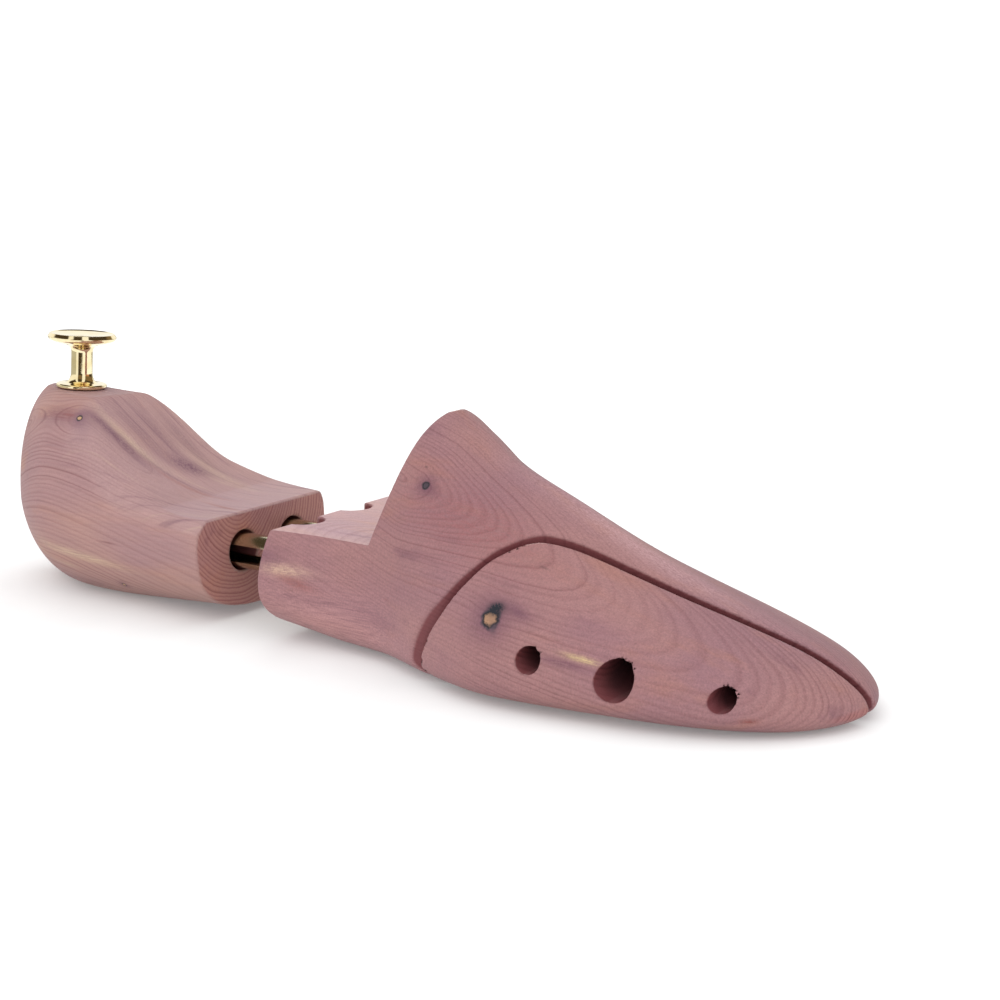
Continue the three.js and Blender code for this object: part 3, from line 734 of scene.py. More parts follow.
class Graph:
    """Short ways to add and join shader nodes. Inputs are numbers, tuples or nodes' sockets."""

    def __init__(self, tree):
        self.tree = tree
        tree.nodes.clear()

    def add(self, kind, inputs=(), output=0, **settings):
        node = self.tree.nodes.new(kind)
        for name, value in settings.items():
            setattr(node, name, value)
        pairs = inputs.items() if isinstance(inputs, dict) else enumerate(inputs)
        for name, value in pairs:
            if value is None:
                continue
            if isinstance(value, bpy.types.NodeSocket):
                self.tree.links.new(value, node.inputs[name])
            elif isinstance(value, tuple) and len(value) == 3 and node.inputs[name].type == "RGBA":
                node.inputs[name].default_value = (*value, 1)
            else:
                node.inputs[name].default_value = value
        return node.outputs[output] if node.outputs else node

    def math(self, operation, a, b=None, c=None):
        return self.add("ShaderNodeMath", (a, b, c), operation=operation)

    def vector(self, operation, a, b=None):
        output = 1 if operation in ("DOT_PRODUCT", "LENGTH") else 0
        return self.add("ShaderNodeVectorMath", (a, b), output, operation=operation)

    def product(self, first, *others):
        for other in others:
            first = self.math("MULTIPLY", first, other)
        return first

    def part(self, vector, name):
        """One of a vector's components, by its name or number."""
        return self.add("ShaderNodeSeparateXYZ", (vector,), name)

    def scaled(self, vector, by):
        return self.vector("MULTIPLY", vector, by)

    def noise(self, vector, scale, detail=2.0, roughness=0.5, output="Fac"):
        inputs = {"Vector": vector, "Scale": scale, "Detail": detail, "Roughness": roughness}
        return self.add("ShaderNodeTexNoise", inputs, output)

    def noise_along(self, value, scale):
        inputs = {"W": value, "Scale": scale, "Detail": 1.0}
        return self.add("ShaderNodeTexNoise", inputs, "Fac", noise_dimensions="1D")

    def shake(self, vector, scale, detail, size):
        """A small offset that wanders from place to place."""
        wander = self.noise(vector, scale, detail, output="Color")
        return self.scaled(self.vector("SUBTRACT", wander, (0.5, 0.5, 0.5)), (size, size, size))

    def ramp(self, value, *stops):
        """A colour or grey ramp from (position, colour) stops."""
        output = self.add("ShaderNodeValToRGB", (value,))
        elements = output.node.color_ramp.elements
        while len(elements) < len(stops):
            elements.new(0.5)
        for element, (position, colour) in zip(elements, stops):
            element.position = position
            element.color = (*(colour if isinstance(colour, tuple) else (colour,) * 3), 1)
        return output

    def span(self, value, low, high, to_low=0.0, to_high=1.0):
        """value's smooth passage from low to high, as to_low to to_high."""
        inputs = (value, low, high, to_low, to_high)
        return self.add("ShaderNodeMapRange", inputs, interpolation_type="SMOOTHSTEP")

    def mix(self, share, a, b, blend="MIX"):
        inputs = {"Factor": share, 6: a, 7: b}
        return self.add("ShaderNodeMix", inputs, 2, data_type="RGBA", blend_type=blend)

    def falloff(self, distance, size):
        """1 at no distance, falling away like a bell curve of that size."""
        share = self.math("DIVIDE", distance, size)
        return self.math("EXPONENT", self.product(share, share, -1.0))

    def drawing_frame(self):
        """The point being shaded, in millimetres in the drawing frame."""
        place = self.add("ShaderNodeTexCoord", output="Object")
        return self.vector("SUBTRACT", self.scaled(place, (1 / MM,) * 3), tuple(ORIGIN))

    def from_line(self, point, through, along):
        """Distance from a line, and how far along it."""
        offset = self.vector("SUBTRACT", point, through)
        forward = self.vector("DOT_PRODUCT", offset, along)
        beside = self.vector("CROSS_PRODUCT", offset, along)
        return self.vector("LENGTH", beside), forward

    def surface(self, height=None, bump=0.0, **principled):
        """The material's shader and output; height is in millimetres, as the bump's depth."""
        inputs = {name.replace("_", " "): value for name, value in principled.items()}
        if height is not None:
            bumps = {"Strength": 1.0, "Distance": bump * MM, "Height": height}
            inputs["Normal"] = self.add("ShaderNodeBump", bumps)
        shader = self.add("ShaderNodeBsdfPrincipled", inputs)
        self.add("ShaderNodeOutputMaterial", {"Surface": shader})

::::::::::

** WHAT TO DO **
Please repeat the listing above in full and exactly.

** ANSWER TO THE EXERCISE **
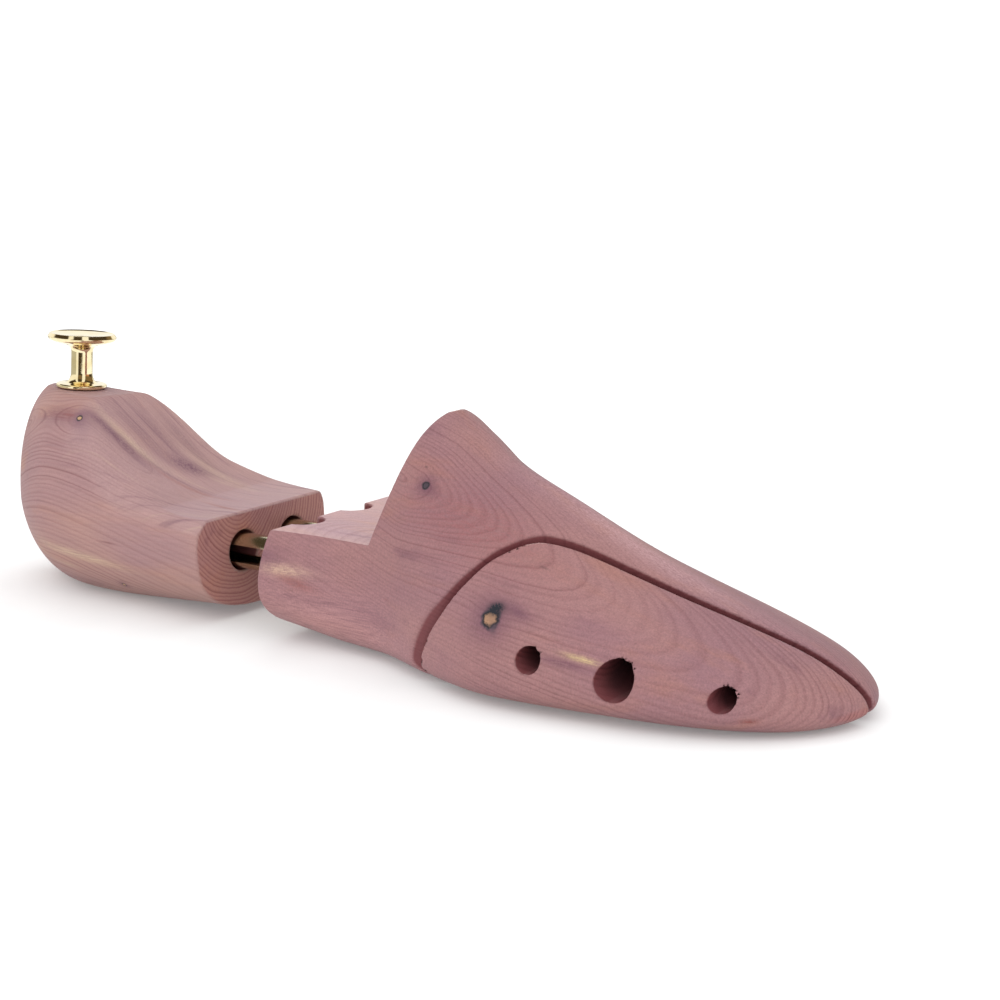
Continue the three.js and Blender code for this object: part 3, from line 734 of scene.py. More parts follow.
class Graph:
    """Short ways to add and join shader nodes. Inputs are numbers, tuples or nodes' sockets."""

    def __init__(self, tree):
        self.tree = tree
        tree.nodes.clear()

    def add(self, kind, inputs=(), output=0, **settings):
        node = self.tree.nodes.new(kind)
        for name, value in settings.items():
            setattr(node, name, value)
        pairs = inputs.items() if isinstance(inputs, dict) else enumerate(inputs)
        for name, value in pairs:
            if value is None:
                continue
            if isinstance(value, bpy.types.NodeSocket):
                self.tree.links.new(value, node.inputs[name])
            elif isinstance(value, tuple) and len(value) == 3 and node.inputs[name].type == "RGBA":
                node.inputs[name].default_value = (*value, 1)
            else:
                node.inputs[name].default_value = value
        return node.outputs[output] if node.outputs else node

    def math(self, operation, a, b=None, c=None):
        return self.add("ShaderNodeMath", (a, b, c), operation=operation)

    def vector(self, operation, a, b=None):
        output = 1 if operation in ("DOT_PRODUCT", "LENGTH") else 0
        return self.add("ShaderNodeVectorMath", (a, b), output, operation=operation)

    def product(self, first, *others):
        for other in others:
            first = self.math("MULTIPLY", first, other)
        return first

    def part(self, vector, name):
        """One of a vector's components, by its name or number."""
        return self.add("ShaderNodeSeparateXYZ", (vector,), name)

    def scaled(self, vector, by):
        return self.vector("MULTIPLY", vector, by)

    def noise(self, vector, scale, detail=2.0, roughness=0.5, output="Fac"):
        inputs = {"Vector": vector, "Scale": scale, "Detail": detail, "Roughness": roughness}
        return self.add("ShaderNodeTexNoise", inputs, output)

    def noise_along(self, value, scale):
        inputs = {"W": value, "Scale": scale, "Detail": 1.0}
        return self.add("ShaderNodeTexNoise", inputs, "Fac", noise_dimensions="1D")

    def shake(self, vector, scale, detail, size):
        """A small offset that wanders from place to place."""
        wander = self.noise(vector, scale, detail, output="Color")
        return self.scaled(self.vector("SUBTRACT", wander, (0.5, 0.5, 0.5)), (size, size, size))

    def ramp(self, value, *stops):
        """A colour or grey ramp from (position, colour) stops."""
        output = self.add("ShaderNodeValToRGB", (value,))
        elements = output.node.color_ramp.elements
        while len(elements) < len(stops):
            elements.new(0.5)
        for element, (position, colour) in zip(elements, stops):
            element.position = position
            element.color = (*(colour if isinstance(colour, tuple) else (colour,) * 3), 1)
        return output

    def span(self, value, low, high, to_low=0.0, to_high=1.0):
        """value's smooth passage from low to high, as to_low to to_high."""
        inputs = (value, low, high, to_low, to_high)
        return self.add("ShaderNodeMapRange", inputs, interpolation_type="SMOOTHSTEP")

    def mix(self, share, a, b, blend="MIX"):
        inputs = {"Factor": share, 6: a, 7: b}
        return self.add("ShaderNodeMix", inputs, 2, data_type="RGBA", blend_type=blend)

    def falloff(self, distance, size):
        """1 at no distance, falling away like a bell curve of that size."""
        share = self.math("DIVIDE", distance, size)
        return self.math("EXPONENT", self.product(share, share, -1.0))

    def drawing_frame(self):
        """The point being shaded, in millimetres in the drawing frame."""
        place = self.add("ShaderNodeTexCoord", output="Object")
        return self.vector("SUBTRACT", self.scaled(place, (1 / MM,) * 3), tuple(ORIGIN))

    def from_line(self, point, through, along):
        """Distance from a line, and how far along it."""
        offset = self.vector("SUBTRACT", point, through)
        forward = self.vector("DOT_PRODUCT", offset, along)
        beside = self.vector("CROSS_PRODUCT", offset, along)
        return self.vector("LENGTH", beside), forward

    def surface(self, height=None, bump=0.0, **principled):
        """The material's shader and output; height is in millimetres, as the bump's depth."""
        inputs = {name.replace("_", " "): value for name, value in principled.items()}
        if height is not None:
            bumps = {"Strength": 1.0, "Distance": bump * MM, "Height": height}
            inputs["Normal"] = self.add("ShaderNodeBump", bumps)
        shader = self.add("ShaderNodeBsdfPrincipled", inputs)
        self.add("ShaderNodeOutputMaterial", {"Surface": shader})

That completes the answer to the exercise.